The Nizkor Project: Remembering the Holocaust (Shoah)

Neo-Nazi's on Rampage


APn 07/24 1450 Germany-Buchenwald
Copyright, 1994. The Associated Press. All rights reserved.
By LARRY THORSON, Associated Press Writer

BERLIN (AP) -- A gang of 22 neo-Nazis went on a rampage at the site of the Buchenwald concentration camp, throwing stones, shouting Nazi slogans and threatening to burn a woman who works there, police said Sunday.

A tour bus carrying 21 young men and one woman pulled up Saturday evening at the former camp, now a national memorial to the 56,000 people who died there between 1937 and 1945.

They shouted "Sieg Heil" and gave the stiff-armed Hitler salute. They broke a window in a barracks building and pulled out a cart that was part of an exhibit on inmates' labor. And they threatened a staff member.

"One of them said to this woman, `I'll burn you with my own hands,'" Weimar policeman Oswin Werner said in a national television interview.

All 22 were detained briefly for questioning. Police said only one, a 23-year-old from Erfurt, remained under arrest Sunday.

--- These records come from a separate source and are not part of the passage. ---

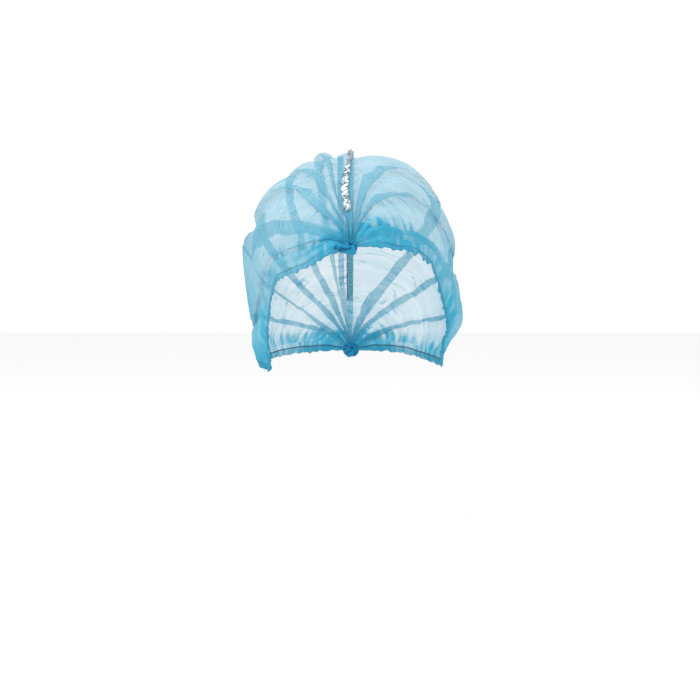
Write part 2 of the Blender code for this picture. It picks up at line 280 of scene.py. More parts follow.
rightPleats = (
    (
        "arch", 1, 0.2, 0.0105, 1.0,
        (0.14, 0.22, 0.19, 0.22, 0.28, 0.34, 0.36, 0.34, 0.28),
        (0, 0.3, 0.5, 0.8, 1.1, 1.4, 1.3, 0.8, 0),
    ),
    (
        "swag", 1, 0.7, 0.0070, 1.0,
        (0.28, 0.34, 0.36, 0.48, 0.59, 0.60, 0.58, 0.55, 0.48),
        (0, 0.3, 0.5, 0.8, 0.7, 0.6, 0.6, 0.6, 0),
    ),
    (
        "side", -1, 0.8, 0.0065, 0.3,
        (0.54, 0.67, 0.84, 0.90, 0.88, 0.80, 0.77, 0.76, 0.70),
        (0, 0.3, 0.4, 0.6, 0.7, 0.8, 0.8, 0.7, 0),
    ),
)

# Length along the sheet, length across it, height at the crown and at the edge band.
creases = {
    "fine": (0.0085, 0.045, 0.00010, 0.00060),
    "broad": (0.0200, 0.070, 0.00090, 0.00120),
    "dents": (0.0420, 0.048, 0.00220, 0.00180),
    "crumples": (0.0095, 0.011, 0.00012, 0.00100),
}
sharpCreases = ("fine", "broad")
creaseReach = 0.022  # how far up from the edge band the gathers fade
knotRays = {"perTurn": 6.5, "perAngle": 2.0, "height": 0.0019, "reach": 19.0, "clear": 7, "least": 0.1}
# Beside the ears the cloth is bunched more, and creased more.
flank = {
    "turns": (0.54, 1.44),
    "creaseFront": (45, 70),
    "creaseRear": (150, 110),
    "crease": 0.8,
    "gatherFront": (42, 72),
    "gatherRear": (150, 120),
    "gather": 0.42,
}


def knotAngle(radius):
    return math.asin(radius / (0.95 * halfSpan))


def sheetAngles(count):
    first = knotAngle(cloth["gatherHole"])
    last = math.pi - knotAngle(cloth["gatherHole"])
    share = np.linspace(0, 1, count)
    crowding = cloth["rowCrowding"]
    return first + (last - first) * ((1 - crowding) * share + crowding * share**2)


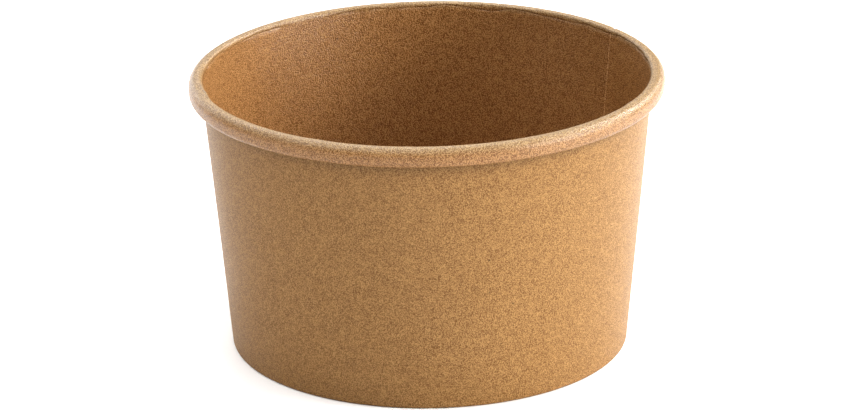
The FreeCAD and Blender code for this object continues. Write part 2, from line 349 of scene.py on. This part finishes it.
def fray_seam(wall, sizes):
    """Give the first narrow column, along the inner flap's cut edge, the worn board's finish."""
    for face in wall.data.polygons:
        past_edge = SEAM - math.atan2(face.center.y, face.center.x)
        if (face.material_index == LINING and 0 < past_edge < sizes.frayed / face.center.xy.length
                and sizes.floor_height < face.center.z < sizes.height - sizes.crease):
            face.material_index = WORN


def swell_lap(piece, sizes):
    """Round the crease out where the rim is curled from doubled board."""
    least, most = SWOLLEN_DROP

    def doubled(number, place):
        off_middle = abs(math.atan2(place.y, place.x) - SWOLLEN_BEARING)
        return (off_middle < SWOLLEN_HALF and least < sizes.height - place.z < most
                and place.xy.length < wall_point(sizes, place.z, -sizes.board).x)

    outward = Vector((math.cos(SWOLLEN_BEARING), math.sin(SWOLLEN_BEARING), 0))
    nudge(piece, doubled, SWOLLEN_REACH, bpy.ops.transform.translate,
          value=outward * sizes.lap_bulge,
          use_proportional_connected=True)


def thicken(piece, board):
    """Give the sheet its board, away from the food side, and finish the object at the origin."""
    bpy.ops.object.mode_set(mode="OBJECT")
    bpy.ops.object.transform_apply(location=True, rotation=True, scale=True)
    solid = piece.modifiers.new("Board", "SOLIDIFY")
    solid.thickness = board
    solid.offset = -1
    solid.use_quality_normals = True
    solid.material_offset = OUTSIDE - LINING
    solid.material_offset_rim = CUT_EDGE - LINING
    bpy.ops.object.modifier_apply(modifier=solid.name)


def smooth():
    """Shade the active piece smooth, and keep its cut edges sharp."""
    bpy.ops.object.shade_smooth_by_angle(angle=SMOOTH_BELOW)


# Materials.


def node(tree, kind, inputs=(), **settings):
    """Add a shader node; inputs are socket names with a value or another node's socket."""
    made = tree.nodes.new(kind)
    for name, value in settings.items():
        setattr(made, name, value)
    for name, value in dict(inputs).items():
        if isinstance(value, bpy.types.NodeSocket):
            tree.links.new(value, made.inputs[name])
        else:
            made.inputs[name].default_value = value
    return made


def kraft(name, base, roughness, gloss, coat=0.0, mottle=1.0, relief=0.5, crest=None,
          soiled=False):
    """Kraft paper: fine grain, curled light and dark fibres, a few dark flecks, soft gloss."""
    material = bpy.data.materials.new(name)
    material.use_nodes = True
    tree = material.node_tree
    shader = tree.nodes["Principled BSDF"]
    place = node(tree, "ShaderNodeTexCoord").outputs["Object"]

    def noise(scale, detail=0.0, distortion=0.0):
        made = node(tree, "ShaderNodeTexNoise", {
            "Vector": place, "Scale": scale, "Detail": detail, "Distortion": distortion})
        return made.outputs["Fac"]

    def mapped(value, low, high, least, most):
        made = node(tree, "ShaderNodeMapRange", {
            "Value": value, "From Min": low, "From Max": high, "To Min": least, "To Max": most})
        return made.outputs["Result"]

    def maths(operation, *values):
        made = node(tree, "ShaderNodeMath", dict(enumerate(values)), operation=operation)
        return made.outputs[0]

    def fibres(scale, hidden):
        """Thin curled lines of a noise's middle level, where a second noise lets them show."""
        level = maths("ABSOLUTE", maths("SUBTRACT", noise(scale, 1.0, 1.6), 0.5))
        line = mapped(level, 0.012, 0.05, 1.0, 0.0)
        return maths("MULTIPLY", line, mapped(noise(scale * 0.63), hidden, hidden + 0.05, 0.0, 1.0))

    tone = maths("MULTIPLY", noise(GRAIN), 0.76)
    for layer, weight in (
        (noise(GRAIN * 0.42, 1.0), 0.15),
        (noise(GRAIN * 0.11, 2.0), 0.09),
        (fibres(GRAIN * 0.25, 0.5), 0.09),
        (fibres(GRAIN * 0.28, 0.52), -0.05),
    ):
        tone = maths("MULTIPLY_ADD", layer, weight, tone)
    spread = TONE_SPREAD / mottle
    shade = mapped(tone, 0.5 - spread, 0.5 + spread, 0.0, 1.0)

    specks = node(tree, "ShaderNodeTexVoronoi", {"Vector": place, "Scale": FLECKS})
    chosen = maths("GREATER_THAN", node(tree, "ShaderNodeSeparateColor", {
        "Color": specks.outputs["Color"]}).outputs[0], FLECKLESS)
    fleck = maths("MULTIPLY", chosen, mapped(specks.outputs["Distance"], *FLECK_EDGE, 0.5, 0.0))

    def mottled(colour):
        """The colour as the grain's tone has it, from deep to pale."""
        deep, pale = ((*(c * t for c, t in zip(colour, tint)), 1) for tint in (DEEP, PALE))
        return node(tree, "ShaderNodeMixRGB", {
            "Fac": shade, "Color1": deep, "Color2": pale}).outputs["Color"]

    paper = mottled(base)
    height = node(tree, "ShaderNodeSeparateXYZ", {"Vector": place}).outputs["Z"]
    height = maths("MULTIPLY_ADD", tone, 1.0 * MM, height)
    if soiled:
        dulled = mapped(height, *SOILED, 1.0, 0.72)
        paper = node(tree, "ShaderNodeVectorMath", {
            0: paper, "Scale": dulled}, operation="SCALE").outputs["Vector"]
    if crest:
        stretched = mapped(height, *CREST, 0.0, 1.0)
        paper = node(tree, "ShaderNodeMixRGB", {
            "Fac": stretched, "Color1": paper, "Color2": mottled(crest)}).outputs["Color"]
    flecked = node(tree, "ShaderNodeVectorMath", {
        0: paper, "Scale": maths("SUBTRACT", 1.0, fleck)}, operation="SCALE")
    tree.links.new(flecked.outputs["Vector"], shader.inputs["Base Color"])

    for socket, strength in (("Normal", relief), ("Coat Normal", relief * COAT_RELIEF)):
        bumps = node(tree, "ShaderNodeBump", {
            "Height": tone, "Strength": strength, "Distance": GRAIN_HEIGHT})
        tree.links.new(bumps.outputs["Normal"], shader.inputs[socket])
    shader.inputs["Roughness"].default_value = roughness
    shader.inputs["Specular IOR Level"].default_value = gloss
    shader.inputs["Coat Weight"].default_value = coat
    shader.inputs["Coat Roughness"].default_value = COAT_ROUGHNESS
    return material


def board_finishes(colours):
    """The board's finishes, made the first time and used again after."""
    if FINISHES[LINING] not in bpy.data.materials:
        kraft(FINISHES[LINING], colours.lining, 0.6, 0.05, coat=0.8, mottle=1.7, relief=1.0,
              crest=colours.crest)
        kraft(FINISHES[OUTSIDE], colours.outside, 0.65, 0.04, coat=0.35, soiled=True)
        kraft(FINISHES[CUT_EDGE], colours.cut_edge, 0.9, 0.0)
        kraft(FINISHES[WORN], colours.worn, 0.8, 0.0, mottle=1.7)
    return [bpy.data.materials[name] for name in FINISHES]


class TUB_OT_side_wall(bpy.types.Operator):
    """Roll the wall's blank: hem, wall, rolled rim and lapped side seam"""

    bl_idname = "paper_tub.side_wall"
    bl_label = "Side Wall"

    def execute(self, context):
        sizes, colours = context.scene.tub_sizes, context.scene.tub_colours
        points = blank_section(sizes)
        rows = len(points)
        neck = sizes.rim_diameter / 2 - sizes.rim_width
        ramp, lap = sizes.ramp / neck, sizes.lap / neck
        frayed = sizes.frayed / neck

        wall = draw_section("side_wall_board", points)
        for material in board_finishes(colours):
            wall.data.materials.append(material)
        spin_on(frayed, 1)
        spin_on(2 * math.pi - ramp - frayed, ROUND_COLUMNS - 1)
        spin_on(ramp, RAMP_COLUMNS)
        spin_on(lap, LAP_COLUMNS)
        face_food_side()

        # The flap steps out past the inner flap's cut edge, and stays out to its own.
        for column in range(ROUND_COLUMNS + 1, ROUND_COLUMNS + RAMP_COLUMNS + 1):
            def from_here_on(number, place):
                return (number // rows >= column and place.z > sizes.flap_foot
                        and math.hypot(*place.xy) > wall_point(sizes, place.z, 2 * sizes.board).x)

            select_points(wall, from_here_on)
            bpy.ops.transform.shrink_fatten(value=-(sizes.board + sizes.glue) / RAMP_COLUMNS)

        # Past the full turn the flap covers the wall's own height, and no hem, fold or rim.
        def spare(number, place):
            inside, outside = (
                wall_point(sizes, place.z, inset * sizes.board).x for inset in (1.5, -2))
            return number // rows > ROUND_COLUMNS + RAMP_COLUMNS and not (
                sizes.flap_foot < place.z < flap_top_level(sizes)
                and inside < math.hypot(*place.xy) < outside)

        select_points(wall, spare)
        bpy.ops.mesh.delete(type="VERT")
        bpy.ops.mesh.select_all(action="SELECT")
        bpy.ops.mesh.remove_doubles(threshold=WELD)
        swell_lap(wall, sizes)
        put_out_of_round(wall, sizes)
        thicken(wall, sizes.board)
        waver_curl_line(wall, sizes)
        fray_seam(wall, sizes)
        smooth()
        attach(wall, "root")
        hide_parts("side_wall")
        return {"FINISHED"}


class TUB_OT_bottom_disc(bpy.types.Operator):
    """Turn the bottom disc, with its skirt between the wall and the hem"""

    bl_idname = "paper_tub.bottom_disc"
    bl_label = "Bottom Disc"

    def execute(self, context):
        sizes, colours = context.scene.tub_sizes, context.scene.tub_colours
        disc = draw_section("bottom_disc_board", disc_section(sizes))
        for material in board_finishes(colours)[:WORN]:
            disc.data.materials.append(material)
        spin_on(2 * math.pi, DISC_COLUMNS)
        face_food_side()
        bpy.ops.mesh.remove_doubles(threshold=WELD)
        thicken(disc, sizes.board)
        smooth()
        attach(disc, "root")
        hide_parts("bottom_disc")
        return {"FINISHED"}


class TUB_OT_stage(bpy.types.Operator):
    """Set the tub on a white floor, with soft studio light and the camera"""

    bl_idname = "paper_tub.stage"
    bl_label = "Stage"

    def execute(self, context):
        bpy.ops.object.select_all(action="DESELECT")
        bpy.ops.mesh.primitive_plane_add(size=6, location=(0, 0, -0.02 * MM))
        floor = context.object
        floor.name = "floor"
        white = bpy.data.materials.new("white floor")
        white.use_nodes = True
        surface = white.node_tree.nodes["Principled BSDF"]
        surface.inputs["Base Color"].default_value = (0.93, 0.93, 0.93, 1)
        surface.inputs["Roughness"].default_value = 0.9
        floor.data.materials.append(white)

        world = bpy.data.worlds.new("studio")
        world.use_nodes = True
        sky = world.node_tree.nodes["Background"]
        sky.inputs["Color"].default_value = (1.0, 0.97, 0.93, 1)
        sky.inputs["Strength"].default_value = 0.15
        context.scene.world = world

        for name, place, size, power in LIGHTS:
            add_light(name, place, size, power)
        add_camera()
        context.scene.view_settings.view_transform = "Standard"
        context.scene.view_settings.look = "Medium High Contrast"
        return {"FINISHED"}


def add_light(name, place, size, power):
    """A square soft light that looks at the tub."""
    bpy.ops.object.light_add(type="AREA", location=place)
    light = bpy.context.object
    light.name = name
    light.data.size = size
    light.data.energy = power
    aim = LIGHT_AIM - Vector(place)
    light.rotation_euler = aim.to_track_quat("-Z", "Y").to_euler()


def add_camera():
    """Set up the photograph's camera and look through it."""
    bpy.ops.object.camera_add(location=CAMERA_PLACE)
    camera = bpy.context.object
    camera.name = "camera"
    camera.data.lens = CAMERA_LENS
    camera.data.sensor_width = 36
    looking = (CAMERA_AIM - CAMERA_PLACE).to_track_quat("-Z", "Y").to_matrix()
    camera.rotation_euler = (looking @ Matrix.Rotation(CAMERA_ROLL, 3, "Z")).to_euler()
    camera.data.clip_start, camera.data.clip_end = 0.05, 20
    bpy.context.scene.camera = camera


class TUB_PT_panel(bpy.types.Panel):
    """Lists the tub's sizes, colours and building steps"""

    bl_label = "Paper Tub"
    bl_idname = "TUB_PT_panel"
    bl_space_type = "VIEW_3D"
    bl_region_type = "UI"
    bl_category = "Paper Tub"

    def draw(self, context):
        for group in (context.scene.tub_sizes, context.scene.tub_colours):
            box = self.layout.box()
            for name in group.bl_rna.properties.keys():
                if name not in ("rna_type", "name"):
                    box.prop(group, name)
        for step in STEPS:
            self.layout.operator(step.bl_idname)


STEPS = (TUB_OT_side_wall, TUB_OT_bottom_disc, TUB_OT_stage)
CLASSES = (TubSizes, TubColours, *STEPS, TUB_PT_panel)


def register():
    for item in CLASSES:
        bpy.utils.register_class(item)
    bpy.types.Scene.tub_sizes = PointerProperty(type=TubSizes)
    bpy.types.Scene.tub_colours = PointerProperty(type=TubColours)


def unregister():
    del bpy.types.Scene.tub_colours
    del bpy.types.Scene.tub_sizes
    for item in reversed(CLASSES):
        bpy.utils.unregister_class(item)


def main():
    register()
    bpy.ops.paper_tub.side_wall()
    bpy.ops.paper_tub.bottom_disc()
    bpy.ops.paper_tub.stage()


if __name__ == "__main__":
    main()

Prosecutors were considering whether to bring charges of disturbing the peace and making threats.

On Friday, 14 youths aged 18 to 20 were arrested in the eastern city Magdeburg for marching around and singing Nazi songs. They may face charges of spreading propaganda of the illegal Nazi party.

On May 12, neo-Nazis hunted for foreigners during riotous marches in Magdeburg, 75 miles west of Berlin.

The head of the Central Council of Jews in Germany, Ignatz Bubis, said the Buchenwald rampage showed the need for strict enforcement of Germany's laws banning Nazi paraphernalia and propaganda.

"These attacks are not just adolescents showing off. We're well past that stage, these are planned actions," Bubis said in an interview with the Mitteldeutsches Express, an eastern German daily.

Police were called out three other times during the weekend to deal with noisy neo-Nazi groups in eastern Germany, ARD national television reported.

During World War II, the Nazis held some 238,000 Jews, Gypsies, Soviet prisoners of war, German political prisoners and others at Buchenwald, which lies in a forest on a hillside overlooking Weimar, a city 120 miles southwest of Berlin.

The memorial, consisting of the few buildings remaining from the concentration camp, is being remodeled in preparation for next year's 50th anniversary of its liberation in the last weeks of World War II.

Officials have said security was strengthened early this year following isolated instances in which neo-Nazis insulted Israeli visitors to the camp.